Setiap kali mendengar Pitaloka ingatan saya selalu tertuju pada kisah memilukan Perang Bubat. kisah yang diceritakan dengan berbagai versi. Ada versi yang memihak Majapahit dan versi lain memihak Pajajaran. Peristiwa yang di tahun-tahun setelah itu menimbulkan perang dingin antara dua Suku Jawa mewakili Majapahit dan Sunda mewakili Pajajaran.

Meski sudah agak lama terbit kira-kira setahun lalu saya belum pernah membaca Novel Pitaloka -cahaya-. Saya beruntung dapat pinjaman dari kawan. Makasih pijemannya, besok-besok bawain jangan satu yah yang banyak sekalian (he3). Awalnya terus terang saya kurang tertarik karena seperti yang telah saya ceritakan di awal paling-paling sejarah perang Bubat dan kontroversi yang mengemuka. Ternyata di Novel ini saya salah duga.

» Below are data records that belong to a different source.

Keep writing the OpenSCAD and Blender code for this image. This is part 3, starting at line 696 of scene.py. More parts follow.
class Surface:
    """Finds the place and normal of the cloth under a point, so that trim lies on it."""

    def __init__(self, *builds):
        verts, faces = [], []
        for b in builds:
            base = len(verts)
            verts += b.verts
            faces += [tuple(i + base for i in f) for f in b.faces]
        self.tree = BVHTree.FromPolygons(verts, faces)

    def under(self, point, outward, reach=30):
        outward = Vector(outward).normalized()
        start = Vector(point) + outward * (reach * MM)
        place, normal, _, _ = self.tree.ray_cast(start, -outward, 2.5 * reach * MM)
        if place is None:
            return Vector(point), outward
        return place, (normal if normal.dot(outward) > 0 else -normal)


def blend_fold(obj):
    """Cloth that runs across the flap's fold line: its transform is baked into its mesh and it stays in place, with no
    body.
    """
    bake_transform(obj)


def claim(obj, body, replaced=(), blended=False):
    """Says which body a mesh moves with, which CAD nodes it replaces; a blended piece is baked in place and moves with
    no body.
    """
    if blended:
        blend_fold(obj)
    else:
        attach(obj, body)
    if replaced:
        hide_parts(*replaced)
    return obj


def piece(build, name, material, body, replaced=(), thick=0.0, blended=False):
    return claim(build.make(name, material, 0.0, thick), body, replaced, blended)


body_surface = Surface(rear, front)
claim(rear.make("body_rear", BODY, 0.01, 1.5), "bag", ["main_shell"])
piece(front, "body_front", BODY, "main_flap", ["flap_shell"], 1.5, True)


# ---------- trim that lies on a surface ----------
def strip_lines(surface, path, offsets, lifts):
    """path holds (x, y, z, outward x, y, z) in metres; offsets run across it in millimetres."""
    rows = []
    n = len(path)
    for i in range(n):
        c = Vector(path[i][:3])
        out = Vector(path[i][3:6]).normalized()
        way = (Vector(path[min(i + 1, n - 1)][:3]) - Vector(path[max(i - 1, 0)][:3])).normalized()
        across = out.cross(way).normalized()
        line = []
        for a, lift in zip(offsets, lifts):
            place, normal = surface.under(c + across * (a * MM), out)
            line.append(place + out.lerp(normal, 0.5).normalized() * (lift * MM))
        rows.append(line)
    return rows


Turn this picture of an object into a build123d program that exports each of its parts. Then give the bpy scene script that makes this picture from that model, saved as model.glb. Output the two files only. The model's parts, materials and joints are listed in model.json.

Novel -cahaya- merupakan bagian dari novel Trilogi Pitaloka. Membaca novel ini saya diajak berkenalan dengan sosok yang nanti sejarah mengenang namanya sebagai putri cantik jelita Dyah pitaloka. Novel seperti ini sebelumnya juga pernah ada sebut saja Gadjah Mada karangan Langit kresna Haryadi. Maka nanti sedikit banyak saya banding-bandingkannya dengan novel itu.

Secara umum ceritanya menarik. Namun saya sedikit bertanya-tanya mengenai sosok Candrabhaga. Di sini diceritakan Candrabagha merupakan guru dari Sannaha (nama samaran dari pitaloka). Sosok Sannaha katanya merupakan orang dari Pase yang membawa ajaran beribadah menghadap ke barat di beberapa waktu dengan gerakan dan bacaan tertentu yang beda dengan ajaran waktu itu. Meski namanya novel dan bukan buku sejarah sebagai orang awam saya bertanya-tanya apakah benar waktu itu Islam sudah masuk Pajajaran? Tapi okelah sosok sang Guru menurut saya menarik juga.

Untuk bisa mengikuti cerita dengan runtut pembaca harus jeli. Karena alur dalam Novel ini memang dibuat melompat-lompat kadang bicara masa lalu trus kembali ke masa saat ini sehingga memang harus runtut dalam membacanya.

Satu yang agak kurang menurut saya ketika pembaca diberi teka-teki siapa sebenarnya penyusup di padepokan Candrabhaga. Dengan mudah pembaca menebak siapa sebenarnya penyusup sehingga sedikit mengurangi rasa penasaran saya. Tentunya beda saat membaca Novel Gadjah Mada saat ada teka teki kata Sandi bagaskara Manjer Kawuryan. Dan teka teki siapa pembawa payung yang bisa memanggil hujan.

Secara keseluruhan menurut saya Novel ini menarik untuk diikuti. bagaimanapun ini adalah hasil proses kreatif yang bagus untuk merangsang karya-karya lain terutama yang bermain di ranah Sejarah.